The Great Mauryan ruler Ashoka embraced Buddhism (as a part of shraman tradition) and the immense Buddhist missionary activities that followed during his rule paved the way for the development of Mauryan sculptural and architectural styles.
King Ashoka patronized the shraman tradition in the third century BCE.
The shraman tradition refers to several Indian religious movements parallel to but separate from the historical vedic religion.
It includes Jainism, Buddhism, and others such as Ajivikas, and Carvakas.
Mauryan Art and Architecture
Mauryan architecture can be divided into Court Art and Popular Art.
Mauryan Court Art: Implies architectural works (in the form of pillars, stupas and palaces) commissioned by Mauryan rulers for political as well as religious reasons.
Palaces: Greek historian, Megasthenes, described the palaces of the Mauryan empire as one of the greatest creations of mankind and Chinese traveler Fa Hien called Mauryan palaces as god gifted monuments.
Persian Influence: The palace of Chandragupta Maurya was inspired by the Achaemenid palaces at Persepolis in Iran.
Material Used: Wood was the principal building material used during the Mauryan Empire.
Examples: The Mauryan capital at Pataliputra, Ashoka’s palace at Kumrahar, Chandragupta Maurya’s palace.

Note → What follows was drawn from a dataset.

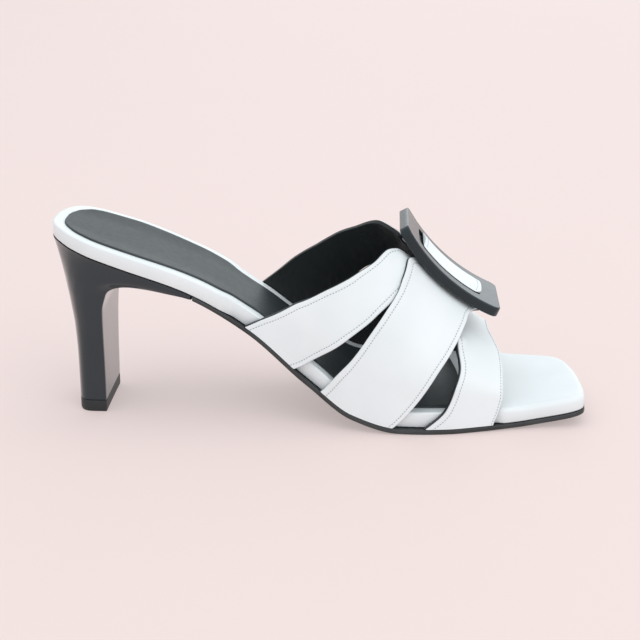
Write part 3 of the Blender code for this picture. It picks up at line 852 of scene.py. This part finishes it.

Pillars: Ashoka pillars, (usually made of chunar sandstone), as a symbol of the state, assumed a great significance in the entire Mauryan Empire.
Objective: The main objective was to disseminate the Buddhist ideology and court orders in the entire Mauryan empire.
Language: While most Ashoka pillar edicts were in Pali and Prakrit language, few were written in Greek or Aramaic language also.
Architecture: Mauryan pillars mainly comprise of four parts:
Shaft: A long shaft formed the base and was made up of a single piece of stone or monolith.
Capital: On top of shaft lay the capital, which was either lotus-shaped or bell-shaped.
Abacus: Above the capital, there was a circular or rectangular base known as the abacus.
Capital Figure: All the capital figures (usually animals like a bull, lion, elephant, etc) are vigorous and carved standing on a square or circular abacus.
Similarities with Persian (Achamenian) Pillars
Polished Stones and Motifs: Both Maurya and Achaemenian pillars, used polished stones and have certain common sculpture motifs such as the lotus.
Proclamations: Maurya’s idea of inscribing proclamations (related to Buddhist teachings and court orders) on pillars has its origin in Persian pillars.
Third Person: Inscriptions of both empires begin in the third person and then move to the first person.
The Capital Figure: It was absent in Mauryan pillars of the Kumhrar hall whereas pillars at Persepolis have the elaborate capital figures.The Shape and Ornamentation: The shape of Mauryan lotus is different from the Persian pillar.
Pillar Surface: Most of the Persian pillars have a fluted/ ridged surface while the Mauryan pillars have a smooth surface.
Architectural Scheme: The Achaemenid pillars were generally part of some larger architectural scheme, and bit complex and complicated, while the Ashokan pillars were simple and independent freestanding monuments.
Shaft: Unlike Mauryan shafts which are built of monolith (single piece of stone), Persian/Achaemenian shafts were built of separate segments of stones (aggregated one above the other).